Example low-energy mechanisms (school-safe style)
- Slip-fit coupler: a gentle push-fit that releases when thrust ends (tested on the ground first).
- Gravity demo: staged “drop away” demonstration on a stand (no flight required).
- Airflow-triggered release (very cautious): only if ground tests prove predictability and staff approve.
Example “stop conditions” (copy the format, write your own)
- If separation throws parts sideways beyond the planned zone.
- If any join peels or sharp edges appear.
- If wind/range conditions make recovery unpredictable.
- If the teacher judges the risk unacceptable — cancel = success.
Build & test steps
- Start with the question: “Do we need separation?” Define the learning goal.
- Choose a low-energy mechanism (examples):
- Slip-fit coupler that separates when thrust ends and airflow changes.
- Magnet/Velcro-style gentle retention (only if school approves) that releases under low load.
- Gravity separation: booster section drops away after a latch is released on the pad (ground demo).
- Ground test first: simulate the separation event at walking speed / low energy.
- Define containment: where do parts go?
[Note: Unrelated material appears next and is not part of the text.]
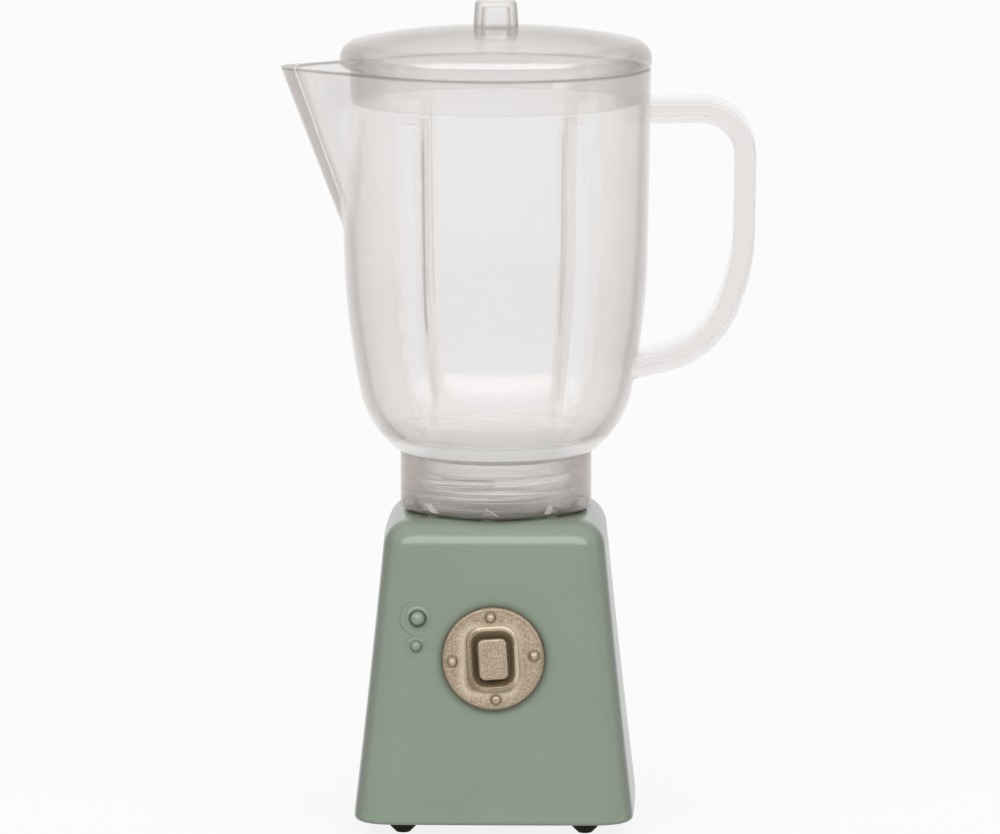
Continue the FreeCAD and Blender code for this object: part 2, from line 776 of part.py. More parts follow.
def make_handle():
    t = handle_thick / 2
    line = [(0, handle_top_z), (handle_out_top_r, handle_top_z + handle_top_rise),
            (handle_out_top_r - handle_lean_in, handle_top_z - handle_side_drop),
            (handle_out_top_r - handle_heel_in, handle_top_z - handle_heel_drop),
            (0, handle_top_z - handle_root_drop)]
    radii = [0, handle_corner_r, handle_side_arc_r, handle_heel_arc_r, 0]
    sides = {}
    for side in (t, -t):
        run = [(line[0][0], line[0][1] + side, 0)]
        for i in (1, 2, 3):
            x, z = inset_corner(line[i - 1], line[i], line[i + 1], side, side)
            run.append((x, z, radii[i] + side))
        run.append((line[4][0], line[4][1] - side, 0))
        sides[side] = run
    strap = Part.Face(rounded_outline(sides[t] + sides[-t][::-1]))
    strap = strap.extrude(V(0, handle_width, 0))
    strap.translate(V(0, -handle_width / 2, 0))
    strap = round_edges(strap, handle_edge_r, on_strap_side)
    return strap.cut(jug_outside(bond_gap))


def on_strap_side(edge):
    box = edge.BoundBox
    flat = box.YMax - box.YMin < 1e-4 and abs(abs(box.YMin) - handle_width / 2) < 1e-4
    return flat and box.XMax > 1e-4


# ---- lid ----

def make_lid():
    bore_r = rim_r - rim_wall
    bore_slope = (bore_r - (break_r - side_wall)) / (rim_z - break_z)
    plug_top_r = bore_r - plug_fit
    plug_low_r = plug_top_r - bore_slope * (rim_z - plug_bottom_z)
    plug_inner_r = plug_low_r - plug_wall
    under_edge_z = lid_edge_z - lid_wall
    under_top_z = lid_top_z - lid_wall
    cap = turned([(0, under_top_z, 0), (lid_bend_r, lid_bend_z - lid_wall, lid_bend_arc_r),
                  (plug_inner_r, under_edge_z, lid_inner_arc_r), (plug_inner_r, plug_bottom_z, 0),
                  (plug_low_r, plug_bottom_z, plug_edge_r), (plug_top_r, rim_z, 0),
                  (lid_r, rim_z, lid_edge_low_r), (lid_r, lid_edge_z, lid_edge_top_r),
                  (lid_bend_r, lid_bend_z, lid_bend_arc_r), (0, lid_top_z, 0)])
    knob = turned([(0, under_top_z, 0), (knob_base_r, under_top_z, 0),
                   (knob_top_r, knob_top_z, knob_edge_r), (0, knob_top_z, 0)])
    low_z = under_top_z - lid_wall
    hollow = turned([(0, low_z, 0), (knob_base_r - knob_wall, low_z, 0),
                     (knob_top_r - knob_wall, knob_top_z - knob_wall, knob_inner_edge_r),
                     (0, knob_top_z - knob_wall, 0)])
    return cap.fuse(knob).cut(hollow).removeSplitter()


def main():
    os.makedirs("parts", exist_ok=True)
    pieces = {
        "base_shell": make_base_shell(),
        "bottom_plate": make_bottom_plate(),
        "bottom_screws": make_bottom_screws(),
        "switch_plate": make_switch_plate(),
        "plate_rivets": make_plate_rivets(),
        "button_guide": make_button_guide(),
        "button": make_button(),
        "button_spring": make_button_spring(),
        "thread_boss": make_thread_boss(),
        "boss_screw": make_boss_screw(),
        "boss_washer": make_boss_washer(),
        "neck_seal": make_neck_seal(),
        "neck_collar": make_neck_collar(),
        "jug": make_jug(),
        "handle": make_handle(),
        "lid": make_lid(),
    }
    for name, (x, y) in foot_places().items():
        pieces[name] = make_foot(x, y)
    for name, shape in pieces.items():
        shape.exportStep("parts/" + name + ".step")
        print(name, "solids", len(shape.Solids), "faces", len(shape.Faces), "valid", shape.isValid(),
              "volume", round(shape.Volume, 2))


main()
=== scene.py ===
import json
import math

import bmesh
import bpy
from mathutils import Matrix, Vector

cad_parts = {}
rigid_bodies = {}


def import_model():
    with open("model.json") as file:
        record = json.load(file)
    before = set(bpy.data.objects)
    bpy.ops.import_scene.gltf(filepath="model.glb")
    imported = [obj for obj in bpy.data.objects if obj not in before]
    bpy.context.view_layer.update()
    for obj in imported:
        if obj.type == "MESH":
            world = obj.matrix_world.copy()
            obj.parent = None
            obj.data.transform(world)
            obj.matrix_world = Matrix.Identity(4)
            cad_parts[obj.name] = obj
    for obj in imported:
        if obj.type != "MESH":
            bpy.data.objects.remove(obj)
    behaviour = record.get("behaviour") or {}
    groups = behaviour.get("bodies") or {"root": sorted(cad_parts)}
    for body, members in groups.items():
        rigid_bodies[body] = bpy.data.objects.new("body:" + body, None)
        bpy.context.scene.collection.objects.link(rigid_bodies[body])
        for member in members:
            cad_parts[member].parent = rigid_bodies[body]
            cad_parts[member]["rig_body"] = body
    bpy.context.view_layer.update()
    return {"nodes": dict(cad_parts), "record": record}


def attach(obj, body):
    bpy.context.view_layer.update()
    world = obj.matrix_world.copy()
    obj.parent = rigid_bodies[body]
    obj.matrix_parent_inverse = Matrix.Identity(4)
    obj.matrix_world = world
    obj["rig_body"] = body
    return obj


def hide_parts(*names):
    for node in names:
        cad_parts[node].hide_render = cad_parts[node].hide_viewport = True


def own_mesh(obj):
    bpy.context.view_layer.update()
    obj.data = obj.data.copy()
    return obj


# Toy blender, dressed around its CAD frame. Metres, +Z up, the front faces -Y, the spout
# points to -X and the handle to +X. Every piece keeps its place in its own mesh.

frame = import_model()
MM = 0.001
UP = (0.0, 0.0, 1.0)

# clear pieces that meet flat keep a film of air between them, as real mouldings do
FILM = 0.02 * MM

# ---- helpers ----

SAME_POINT = 1e-7


def linear(hex_colour):
    """sRGB hex colour as the linear values that a shader takes."""
    channels = [int(hex_colour[i:i + 2], 16) / 255 for i in (1, 3, 5)]
    return [c / 12.92 if c <= 0.04045 else ((c + 0.055) / 1.055) ** 2.4 for c in channels] + [1.0]


def add_node(tree, kind, inputs=None, **settings):
    """Adds one shader node with its settings, and with inputs that are values or sockets."""
    made = tree.nodes.new(kind)
    for name, value in settings.items():
        setattr(made, name, value)
    for name, value in (inputs or {}).items():
        if isinstance(value, bpy.types.NodeSocket):
            tree.links.new(value, made.inputs[name])
        else:
            made.inputs[name].default_value = value
    return made


def new_material(name):
    """Empty material with its node tree and an output."""
    material = bpy.data.materials.new(name)
    material.use_nodes = True
    material.node_tree.nodes.clear()
    output = material.node_tree.nodes.new("ShaderNodeOutputMaterial")
    return material, material.node_tree, output


def heights(node):
    """Lowest and highest point of a CAD node."""
    levels = [vertex.co.z for vertex in frame["nodes"][node].data.vertices]
    return min(levels), max(levels)


def box_middle(node):
    """Middle of a CAD node's box."""
    spans = zip(*(vertex.co for vertex in frame["nodes"][node].data.vertices))
    return [(min(span) + max(span)) / 2 for span in spans]


def smooth_shell(node, films=(), corner_degrees=35.0):
    """Merged copy of a CAD node, shaded smooth up to its real corners, in that node's place.

    films lists (level, shift) pairs: flat faces at that level move by that thin shift.
    """
    source = frame["nodes"][node]
    mesh = source.data.copy()
    mesh.materials.clear()
    work = bmesh.new()
    work.from_mesh(mesh)
    bmesh.ops.remove_doubles(work, verts=work.verts, dist=SAME_POINT)
    for level, shift in films:
        for vertex in work.verts:
            if abs(vertex.co.z - level) < FILM / 10:
                vertex.co.z += shift
    limit = math.radians(corner_degrees)
    for face in work.faces:
        face.smooth = True
    for edge in work.edges:
        edge.smooth = len(edge.link_faces) == 2 and edge.calc_face_angle() < limit
    work.to_mesh(mesh)
    work.free()
    piece = bpy.data.objects.new(node + "_finish", mesh)
    bpy.context.scene.collection.objects.link(piece)
    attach(piece, source["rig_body"])
    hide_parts(node)
    return piece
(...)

Can they drift into spectators?
- Run a formal review with teacher + a student board: approve, modify, or cancel.
- If (and only if) approved, run a cautious flight test with expanded perimeter and spotters.
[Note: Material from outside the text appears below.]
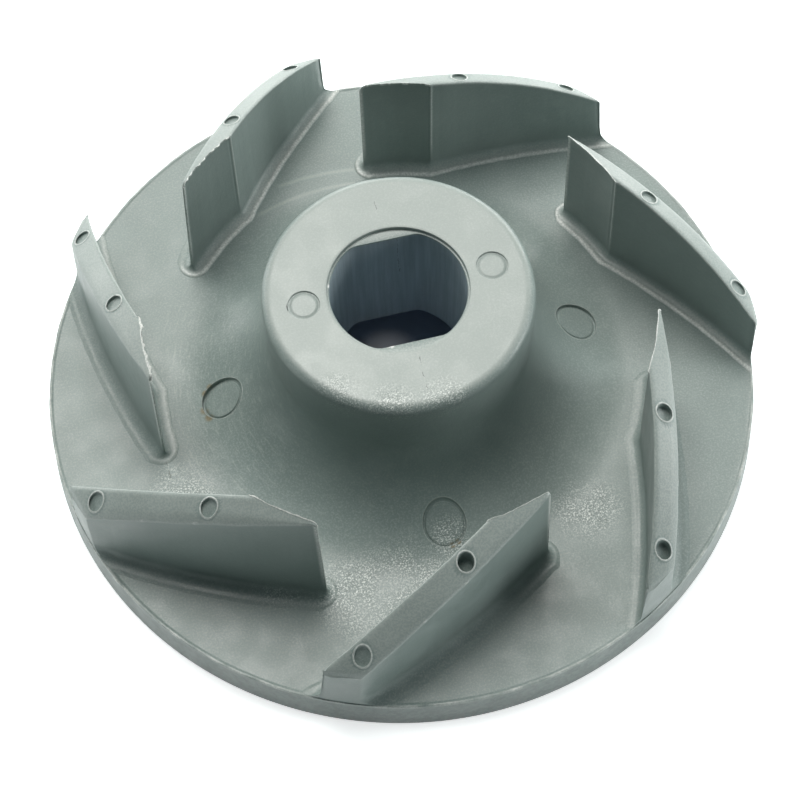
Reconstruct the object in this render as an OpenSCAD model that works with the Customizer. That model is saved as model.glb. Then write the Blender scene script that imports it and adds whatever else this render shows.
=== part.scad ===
// Semi-open centrifugal pump impeller, moulded in one piece.
// Origin at the centre of the back face, +Z along the shaft towards the blades.
// The flats of the shaft hole are parallel to X.

/* [Disc] */
// Diameter of the disc at its back edge
disc_d = 71.8; // [71.2:0.1:78]
// Thickness of the disc at its rim
rim_h = 3.8; // [3:0.1:5]
// How far the rim leans in from the back edge to the front edge
rim_lean = 0.4; // [0.1:0.05:0.5]

/* [Hub] */
// Diameter of the hub at its top face
hub_d = 25.8; // [23:0.1:28]
// Height of the hub's top face above the back face
hub_h = 19.6; // [16:0.1:24]
// Radius round the hub's top edge
hub_edge_r = 1; // [0.4:0.1:1.6]
// Height above the floor at which the flare leaves the hub's wall
flare_h = 9; // [6:0.5:11]
// Diameter of the faint crease where the flare runs out on the floor
flare_d = 46; // [40:0.5:46.5]

/* [Shaft hole] */
// Diameter of the round walls of the shaft hole
bore_d = 13; // [12:0.1:15]
// Distance across the two flats
flat_gap = 11.3; // [9:0.1:11.7]
// Radius of the corners between the flats and the round walls
flat_corner_r = 2; // [0.5:0.1:3]
// How much wider the round seat above the flats is than the hole, to each side
seat_ledge = 0.2; // [0.1:0.05:0.6]
// Depth of the round seat above the flats
seat_h = 0.4; // [0.2:0.1:1.5]
// Diameter of the recess in the back face
recess_d = 20; // [17:0.5:24]
// Depth of the recess in the back face
recess_h = 4.7; // [2:0.1:6]

/* [Blades] */
// Number of blades
blade_count = 7; // [5:1:8]
// Thickness of a blade at its top
blade_t = 2.3; // [1.6:0.1:3]
// Draft of a blade's faces, in degrees to each side
blade_draft = 0.5; // [0.2:0.1:1]
// Diameter of the circle that trims the leading ends
eye_d = 49; // [49:0.5:53]
// How far the outer ends stay back from the rim's front edge
end_inset = 0.1; // [0.1:0.1:2]
// Draft of the outer ends, in degrees
end_draft = 3.5; // [0.5:0.5:5]
// Angle of a blade's convex face to the circumference at the eye
inlet_angle = 13.6; // [10:0.2:18]
// Angle of a blade's convex face to the circumference at the outer end
outlet_angle = 38.6; // [34:0.2:42]
// Height of the blade tops above the back face, at the eye
blade_eye_h = 18.5; // [14:0.1:19]
// Radius of the ball that the blade tops lie on
crown_r = 50; // [45:0.5:60]
// Turn of the leading tip of the first blade from +X
first_tip = 33.6; // [0:0.2:51]
// Length by which the sharp leading tip is blunted
nose_cut = 0.3; // [0.3:0.1:1]
// Draft of the blunt leading tip, in degrees
nose_draft = 1.5; // [0.5:0.5:3]
// Radius at the foot of a blade's convex face
outer_root_r = 1.2; // [1.1:0.05:1.3]
// Radius at the foot of a blade's concave face
inner_root_r = 0.8; // [0.6:0.05:0.9]
// Radius at the foot of a blade's leading face
eye_root_r = 1.4; // [1.4:0.05:1.6]
// Radius at the foot of the blunt leading tip
nose_root_r = 1; // [0.95:0.05:1]
// Step at the toe of the root radii
root_step = 0.12; // [0.05:0.01:0.2]

/* [Ejector marks] */
// Diameter of the marks on the blade tops
blade_pin_d = 1.5; // [1:0.1:1.8]
// Distance of the inner marks on the blade tops from the axis
inner_pin_r = 27; // [26:0.1:29]
// Distance of the outer marks on the blade tops from the axis
outer_pin_r = 33.4; // [31:0.1:33.6]
// Diameter of the two marks on the hub's top face
hub_pin_d = 3; // [2:0.1:4]
// Distance of the marks on the hub from the axis
hub_pin_r = 9.1; // [8.8:0.1:9.8]
// Diameter of the four marks on the flare
flare_pin_d = 4.2; // [3:0.1:5]
// Distance of the marks on the flare from the axis
flare_pin_r = 18.3; // [17:0.1:20]
// Depth of the marks on the blade tops
blade_pin_depth = 0.4; // [0.1:0.1:1]
// Depth of the marks on the hub and the flare
body_pin_depth = 0.15; // [0.05:0.05:0.3]

/* [Hidden] */
$fn = 48;
// Facets of small arcs: the edge and root radii and the ejector marks
fine = 16;
// Facets of a full turn of the blades' long arcs
long = 110;

floor_z = rim_h;
disc_r = disc_d / 2;
hub_r = hub_d / 2;
eye_r = eye_d / 2;
// radius of the outer ends at the floor
end_r = disc_r - rim_lean - end_inset;
// depth at which the blades start inside the disc, so that they fuse with it
bury = rim_h / 2;
// length by which a cutting body passes the face that it cuts
over = 1;

// A circular arc that meets the eye circle at one angle and the end circle at another
arc_r = (end_r * end_r - eye_r * eye_r) / (2 * (end_r * cos(outlet_angle) - eye_r * cos(inlet_angle)));
// distance of that arc's centre from the axis, by the law of cosines
arc_centre = sqrt(arc_r * arc_r + end_r * end_r - 2 * arc_r * end_r * cos(outlet_angle));
// turn about the axis from the arc's centre to a point of an arc of radius r at the distance d
function turn_at(r, d) = acos((d * d + arc_centre * arc_centre - r * r) / (2 * d * arc_centre));
// turn about the arc's centre from the axis to a point at the distance d from the axis
function sweep_at(d) = acos((arc_r * arc_r + arc_centre * arc_centre - d * d) / (2 * arc_r * arc_centre));
tip_turn = turn_at(arc_r, eye_r);
// point of a blade's middle line at the distance d from the axis, with the leading tip at +X
function middle_turn(d) = turn_at(arc_r - blade_t / 2, d) - tip_turn;
function middle_at(d) = d * [cos(middle_turn(d)), sin(middle_turn(d)), 0];
// The nose is turned about the place of the outer ejector mark
nose_centre = middle_at(outer_pin_r);
nose_r = norm(nose_centre - [eye_r, 0, 0]) - nose_cut;
// Height of the step at the toes of the blades above the back face
toe_z = floor_z + root_step;
// How far a root radius cuts into the face above it, so that the two cross at a clear angle
root_bite = 0.01;
// distance of a root radius's centre from the place of its wall at the blade tops
function root_out(r, draft) = r - root_bite + (blade_eye_h - toe_z - r) * tan(draft);
// Height that the cutting bodies of a blade reach
clear_z = blade_eye_h + over;

// The crown ball's centre lies on the axis, below the back face
crown_z = blade_eye_h - sqrt(crown_r * crown_r - eye_r * eye_r);

// The flare is an arc that rises from the crease and ends steeply at the hub's wall
flare_run = flare_d / 2 - hub_r;
flare_r = (flare_run * flare_run + flare_h * flare_h) / (2 * flare_h);

// Half section of the disc, the flare and the hub
module body_section() {
    polygon([[0, 0], [disc_r, 0], [disc_r - rim_lean, rim_h], [0, rim_h]]);
    difference() {
        square([flare_d / 2, floor_z + flare_h]);
        translate([flare_d / 2, floor_z + flare_r]) circle(r = flare_r);
    }
    difference() {
        square([hub_r, hub_h]);
        translate([hub_r - hub_edge_r, hub_h - hub_edge_r]) difference() {
            square(hub_edge_r + over);
            circle(r = hub_edge_r, $fn = fine);
        }
    }
}

module body() {
    rotate_extrude() body_section();
}

// Section of a foot with its root radius, outside a wall that stands at that place at the blade tops
module root(place, r, draft) {
    centre = place + root_out(r, draft);
    difference() {
        translate([place - blade_t / 2, bury]) square([centre - place + blade_t / 2, toe_z + r - bury]);
        translate([centre, toe_z + r]) circle(r = r, $fn = fine);
    }
}

// Section of a blade across its length: drafted faces and a root radius on both sides
module blade_section() {
    low_spread = (blade_eye_h - bury) * tan(blade_draft);
    top_spread = -over * tan(blade_draft);
    polygon([
        [arc_r - blade_t - low_spread, bury],
        [arc_r + low_spread, bury],
        [arc_r + top_spread, clear_z],
        [arc_r - blade_t - top_spread, clear_z]
    ]);
    root(arc_r, outer_root_r, blade_draft);
    translate([2 * arc_r - blade_t, 0]) mirror([1, 0]) root(arc_r, inner_root_r, blade_draft);
}

// Half section of the ring that all the blades fill: a drafted outside and a root radius at the eye
module ring_section() {
    polygon([
        [eye_r, bury],
        [end_r + (floor_z - bury) * tan(end_draft), bury],
        [end_r - (clear_z - floor_z) * tan(end_draft), clear_z],
        [eye_r, clear_z]
    ]);
    translate([2 * eye_r, 0]) mirror([1, 0]) root(eye_r, eye_root_r, 0);
}

// The ball that the blade tops lie on, or that the marks on them reach down to
module crown(drop = 0) {
    translate([0, 0, crown_z - drop]) sphere(r = crown_r, $fn = long);
}

// Half section of the round body whose wall blunts the leading tip and gives it a root radius
module nose_section() {
    polygon([
        [0, bury],
        [nose_r + (blade_eye_h - bury) * tan(nose_draft), bury],
        [nose_r - over * tan(nose_draft), clear_z],
        [0, clear_z]
    ]);
    root(nose_r, nose_root_r, nose_draft);
}

// One blade with its leading tip at +X: the swept section, trimmed to the ring and at its nose
module blade() {
    finish = sweep_at(end_r + blade_t + over);
    intersection() {
        rotate([0, 0, -tip_turn]) translate([arc_centre, 0, 0])
            rotate([0, 0, 180 - finish]) rotate_extrude(angle = finish, $fn = long) blade_section();
        rotate_extrude() ring_section();
        crown();
        translate(nose_centre) rotate_extrude($fn = long) nose_section();
    }
}

module every_blade() {
    for (i = [0 : blade_count - 1]) rotate([0, 0, first_tip + i * 360 / blade_count]) children();
}

module blade_marks() {
    difference() {
        every_blade() for (d = [inner_pin_r, outer_pin_r])
            translate(middle_at(d) + [0, 0, toe_z]) cylinder(d = blade_pin_d, h = blade_eye_h, $fn = fine);
        crown(blade_pin_depth);
    }
}

module body_marks() {
    difference() {
        union() {
            for (side = [-1, 1]) translate([side * hub_pin_r, 0, hub_h - over])
                cylinder(d = hub_pin_d, h = 2 * over, $fn = fine);
            for (turn = [0 : 90 : 270]) rotate([0, 0, turn]) translate([flare_pin_r, 0, rim_h])
                cylinder(d = flare_pin_d, h = flare_h, $fn = fine);
        }
        translate([0, 0, -body_pin_depth]) body();
    }
}

// Outline of the shaft hole: two round walls, two flats and a radius at each of the four corners
module hole_outline() {
    corner_y = flat_gap / 2 - flat_corner_r;
    corner_x = sqrt(pow(bore_d / 2 - flat_corner_r, 2) - corner_y * corner_y);
    fan = bore_d / corner_x;
    square([2 * corner_x, flat_gap], center = true);
    for (side = [-1, 1]) {
        intersection() {
            circle(d = bore_d);
            polygon([[0, 0], side * fan * [corner_x, corner_y], side * fan * [corner_x, -corner_y]]);
        }
        for (end = [-1, 1]) translate([side * corner_x, end * corner_y]) circle(r = flat_corner_r);
    }
}

// The hole for the shaft, the round seat above it and the recess behind it
module shaft_hole() {
    translate([0, 0, -over]) linear_extrude(hub_h + 2 * over) hole_outline();
    translate([0, 0, hub_h - seat_h]) cylinder(r = bore_d / 2 + seat_ledge, h = seat_h + over);
    translate([0, 0, -over]) cylinder(d = recess_d, h = recess_h + over);
}

module impeller() {
    color([0.42, 0.46, 0.43]) difference() {
        union() {
            body();
            every_blade() blade();
        }
        blade_marks();
        body_marks();
        shaft_hole();
    }
}

impeller();
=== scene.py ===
import math
from typing import NamedTuple

import bmesh
import bpy
import numpy as np
from mathutils import Matrix, Vector


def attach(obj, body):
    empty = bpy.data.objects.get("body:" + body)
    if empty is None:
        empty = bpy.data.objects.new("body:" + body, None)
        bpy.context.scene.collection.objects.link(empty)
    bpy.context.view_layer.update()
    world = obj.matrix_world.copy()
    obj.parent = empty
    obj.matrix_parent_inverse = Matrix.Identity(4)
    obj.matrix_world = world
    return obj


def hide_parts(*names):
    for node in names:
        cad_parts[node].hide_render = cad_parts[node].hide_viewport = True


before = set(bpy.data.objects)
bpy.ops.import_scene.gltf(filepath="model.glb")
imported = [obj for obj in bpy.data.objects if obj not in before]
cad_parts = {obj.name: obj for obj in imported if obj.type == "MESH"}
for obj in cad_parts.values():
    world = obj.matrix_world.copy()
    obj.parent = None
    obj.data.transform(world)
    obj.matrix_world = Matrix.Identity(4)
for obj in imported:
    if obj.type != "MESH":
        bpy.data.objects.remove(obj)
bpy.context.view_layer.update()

scene = bpy.context.scene
scene.view_settings.view_transform = "Standard"

# A millimetre in metres
MM = 0.001

# Sizes of the impeller in mm, and its angles, as in the CAD
DISC_R = 35.9
RIM_H = 3.8
RIM_LEAN = 0.4
HUB_R = 12.9
HUB_H = 19.6
HUB_EDGE_R = 1.0
FLARE_H = 9.0
FLARE_END_R = 23.0
BORE_R = 6.5
HALF_FLAT = 5.65
FLAT_CORNER_R = 2.0
SEAT_R = 6.7
SEAT_H = 0.4
RECESS_R = 10.0
RECESS_H = 4.7
BLADE_T = 2.3
BLADE_DRAFT = math.tan(math.radians(0.5))
EYE_R = 24.5
END_GAP = 0.1
END_R = DISC_R - RIM_LEAN - END_GAP
END_DRAFT = math.tan(math.radians(3.5))
INLET_ANGLE = math.radians(13.6)
OUTLET_ANGLE = math.radians(38.6)
EYE_H = 18.5
CROWN_R = 50.0
FIRST_TIP = 33.6
ROOT_STEP = 0.12

FLARE_RUN = FLARE_END_R - HUB_R
FLARE_R = (FLARE_RUN ** 2 + FLARE_H ** 2) / (2 * FLARE_H)
CROWN_Z = EYE_H - math.sqrt(CROWN_R ** 2 - EYE_R ** 2)
ARC_R = (END_R ** 2 - EYE_R ** 2) / (2 * (END_R * math.cos(OUTLET_ANGLE) - EYE_R * math.cos(INLET_ANGLE)))
ARC_CENTRE = math.sqrt(ARC_R ** 2 + END_R ** 2 - 2 * ARC_R * END_R * math.cos(OUTLET_ANGLE))


def waves(x, seed, scale):
    """Smooth repeatable noise from about -1 to 1 along x: seven sines with seeded lengths and phases."""
    draw = np.random.default_rng(seed)
    total = np.zeros_like(np.asarray(x, float))
    for octave in range(7):
        length = scale * 0.62 ** octave * draw.uniform(0.8, 1.25)
        total += 0.72 ** octave * np.sin(2 * math.pi * np.asarray(x) / length + draw.uniform(0, 2 * math.pi))
    return total / 2.2


def ring_waves(turn, seed, lobes):
    """The same round a ring, without a seam, with about so many lobes at least."""
    draw = np.random.default_rng(seed)
    total = np.zeros_like(np.asarray(turn, float))
    for octave in range(6):
        times = round(lobes * 1.6 ** octave * draw.uniform(0.9, 1.2))
        total += 0.75 ** octave * np.sin(times * np.asarray(turn) + draw.uniform(0, 2 * math.pi))
    return total / 2.2


def smooth_step(x, low, high):
    """0 up to low, 1 from high, and a smooth rise between."""
    t = np.clip((np.asarray(x, float) - low) / (high - low), 0, 1)
    return t * t * (3 - 2 * t)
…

- Post-test analysis: did it separate as intended, and did your mitigations work?
Launch-day checklist
- Expanded range and crowd distance. Spotters assigned.
- Separation “stop conditions” reviewed out loud before any test.
- All components inspected: coupler secure, no sharp edges, predictable release only.
- Clear calls: “Range clear?” “Clear.” “Separation test active.”
- Post-event: confirm all parts accounted for before next launch.
Success criteria
- Team demonstrates strong judgement: safety and evidence over “cool factor”.
- Separation behaviour is predictable in a ground test.
- If a flight test occurs, it remains safe: no uncontrolled debris toward people.
- Hazard review and stop conditions are taken seriously and followed.
Evidence checklist
- Diagram + written explanation of the separation mechanism.
- Hazard review document with mitigations and stop conditions.
- Ground test video (required).
- If approved: flight test video + range layout photo (safety perimeter visible).
- Post-test report: what happened, what you’d change, whether you’d fly again.
Safety rules
- No pyrotechnics, no high-energy springs, no sharp parts.
- Teacher can cancel at any point; cancellation is a success if risk is high.
- Ground tests first; never “first-try” staging in a full-power launch.
- Expanded safety perimeter and spotters required for any separation demo.
- Account for all parts after every test.
Common failure modes
- Separation is too energetic → parts scatter unpredictably.
- Mechanism relies on luck → non-repeatable and unsafe.
- No containment plan → debris risk.
- Skipping ground tests → learning the hard way (don’t).
- Chasing performance instead of judgement → wrong objective at Level 5.
Stretch goals
- Create a “Flight Readiness Review” checklist template your school can reuse.
- Design a staged test ladder: bench test → slow separation → low-energy demo → (optional) flight test.
- Document ethical decision-making: when you chose not to launch, and why.